I wiped my SSD clean and did a fresh, sole install of OpenSUSE - it went fine.
I did a fresh install of Win 7 (absolutely fresh) and proceeded to install OpenSUSE - same message of Operation not permitted again.

I just don’t understand why the OpenSUSE installer - YaST2 cannot partition my disk when other people never seem to have this problem.
It seems to be it is the Win 7 installation or MBR that blocks or be incompatible to the OpenSUSE installer, but how is that possible when Linux is supposed to be able to dual boot in the first place.

Please help! Thanks!

others with more experience will guide you on dual boot, but… for your info… dual boot is only really a necessity for gamers etc. running windows inside virtual box, if you choose linux as the default, is a much better solution from the point of view of convenience and management.
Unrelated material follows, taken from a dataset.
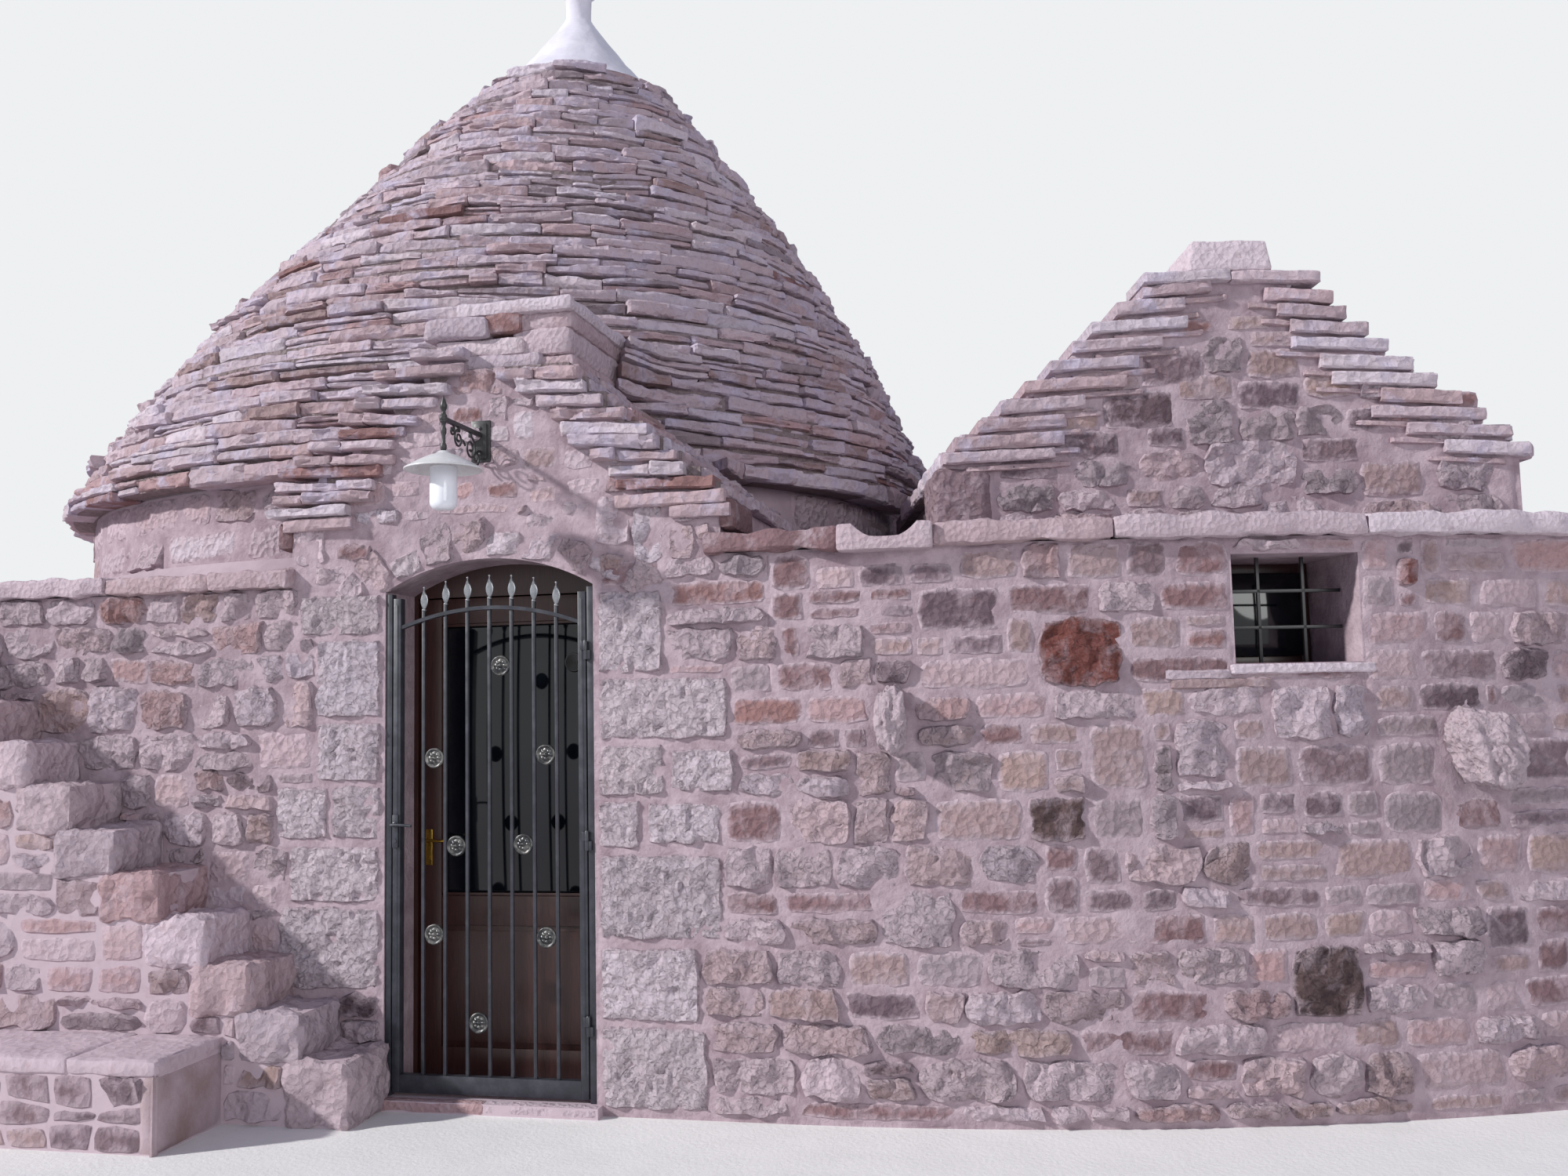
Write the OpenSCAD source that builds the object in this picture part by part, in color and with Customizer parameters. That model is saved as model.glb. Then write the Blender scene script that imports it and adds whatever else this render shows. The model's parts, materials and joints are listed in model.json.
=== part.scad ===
// Trullo house: a round dry-stone cone on a square block, a gabled doorway, and a
// bowed side wing with its own pitched slab roof.
// X runs along the door wall, -Y is the front, Z is up. The origin is on the
// ground under the centre of the cone's eave ring.

/* [Main block] */
// From the cone's axis to the front face of the door wall
front_y = 2930; // [2850:10:3100]
// From the cone's axis to the left face of the block
left_x = 2950; // [2850:10:3200]
// From the cone's axis to the back face of the block
back_y = 2950; // [2850:10:3200]
// From the cone's axis to the right face of the block, behind the wing
right_x = 2750; // [2700:10:2900]
// Radius of the round room
room_r = 1850; // [1700:10:1900]
// Height of the masonry walls under the copings
wall_top = 2235; // [2225:5:2400]
// Height of the floor above the ground
floor_t = 45; // [30:5:50]

/* [Drum and cone] */
// Radius of the drum under the eave
drum_r = 2520; // [2400:10:2560]
// Height of the underside of the eave
eave_z = 2800; // [2700:10:2950]
// Radius of the lowest slab course
eave_r = 2640; // [2600:10:2700]
// Height of one slab course on the cone
course_h = 73; // [65:1:80]
// Radius of the cone under the white tip
tip_r = 530; // [480:10:560]
// Number of slab courses on the cone
cone_courses = 40; // [36:1:44]
// Bulge of the cone's outline, 1 is straight
cone_bulge = 1.25; // [1:0.05:1.5]
// How far the cone's top stands to the right of its base
cone_lean = 415; // [0:5:420]
// Thickness of the stone shell of the cone
shell_t = 680; // [600:10:750]

/* [Doorway] */
// Centre of the doorway from the cone's axis
door_x = 1065; // [1000:5:1100]
// Clear width between the stone jambs
door_w = 960; // [900:10:1000]
// Height where the door arch springs
spring_z = 2200; // [2150:5:2220]
// Rise of the door arch
arch_rise = 130; // [100:5:160]
// Depth of the stone reveal in front of the wooden door
reveal = 270; // [240:10:320]

/* [Doorway gable] */
// Half width of the gabled portal over the door
portal_half = 990; // [950:10:1050]
// Height of the portal's eaves
portal_eave_z = 2540; // [2500:10:2600]
// Number of slab courses on each side of the portal gable
portal_courses = 9; // [8:1:11]

/* [Wing] */
// Distance from the cone's axis to the bend where the wing begins
bend_x = 2300; // [2250:10:2400]
// Radius of the bowed front wall of the wing
bow_r = 8000; // [7000:100:9000]
// Length of the wing along its chord
wing_l = 3500; // [3450:10:3600]
// Depth of the wing from its chord
wing_d = 2700; // [2650:10:2800]
// Thickness of the wing's walls
wing_wall = 650; // [600:10:700]
// Height of the wing's parapet coping
wing_coping_z = 2390; // [2380:5:2600]
// Number of slab courses on each wing roof slope
wing_courses = 11; // [9:1:12]

/* [Stair] */
// Number of steps up to the terrace
steps = 12; // [10:1:14]
// Length of each tread
going = 220; // [200:5:240]
// Width of the stair from the wall
stair_w = 320; // [280:10:360]

/* [Hidden] */
$fn = 72;
fine = 360;
very_fine = 900;
far = 20000;

// Wing frame: the chord of the bow turns by half the swept angle
bow_sweep = 2 * asin(wing_l / (2 * bow_r));
wing_turn = bow_sweep / 2;
bow_end = bow_sweep + 2;
bow_y = bow_r - front_y;
bow_wall = 700;
past_bow = 900;
past_bow_a = 5;

// Mortar joints: between flat faces, and against the bowed wall
joint = 0.3;
bow_joint = 0.7;
joint_a = 0.003;

// Terrace, copings and skirt
lintel_t = 70;
wing_wall_top = wall_top + lintel_t;
coping_t = 80;
coping_w = 320;
coping_out = 50;
terrace_t = lintel_t;
skirt_w = 135;
skirt_rise = 120;
right_coping_y = 200;

// Spout in the wing's coping
spout_a = 3.6;
spout_w = 385;
spout_l = 330;
spout_z = 2285;
spout_out = 90;
channel_r = 160;
channel_z = 95;

// Round room and its passages
room_corner = room_r / sqrt(2);
passage_l = 500;
passage_r = 1680;
passage_rise = 125;
side_y0 = -1620;
side_y1 = -800;
side_spring = 1800;
side_rise = 150;
side_mid = (side_y0 + side_y1) / 2;
floor_meet = -1500;
sill_out = 60;
sill_past = 25;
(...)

High end games may not run in a VM, depending on which VM is used

Be sure that Windows is not using Dynamic disks for it’s file system. Linux does not do dynamic disks

If you have resized Windows partition to leave free unpartitioned space for Linux then it still should work. But it must be unpartitioned space

Hi
Windows 7 works fine with UEFI booting, so what system and BIOS settings are available for UEFI booting, CSM, Native etc?

For a fresh install of windows 7 and a linux, I would use the following setup…


sda1 - type ef00 size 260MB (vfat)
sda2 - type 0c01 size 128MB (windows reserverd)
sda3 - type 8300 size 30 GB (linux, btrfs NO SNAPPER!)
sda4 - type 8300 size 20GB (linus /home)
sda5 - type 8200 size (1.5 or 2x RAM) (swap)
sda6 - type 0700 size (balance of device) (windows 7)

I would fire up a rescue system and use gdisk to configure the above…

Do you windows install and use the custom option to select sda6, let it do it’s thing, then install openSUSE and use the expert partition to first rescan the devices, then select sda1 as /boot/efi and no format, sda3 for / and sda5 for swap…

For windows install iso I use rufus on windows to create the UEFI/MBR bootable windows images, on linux I use imagewriter for openSUSE versions.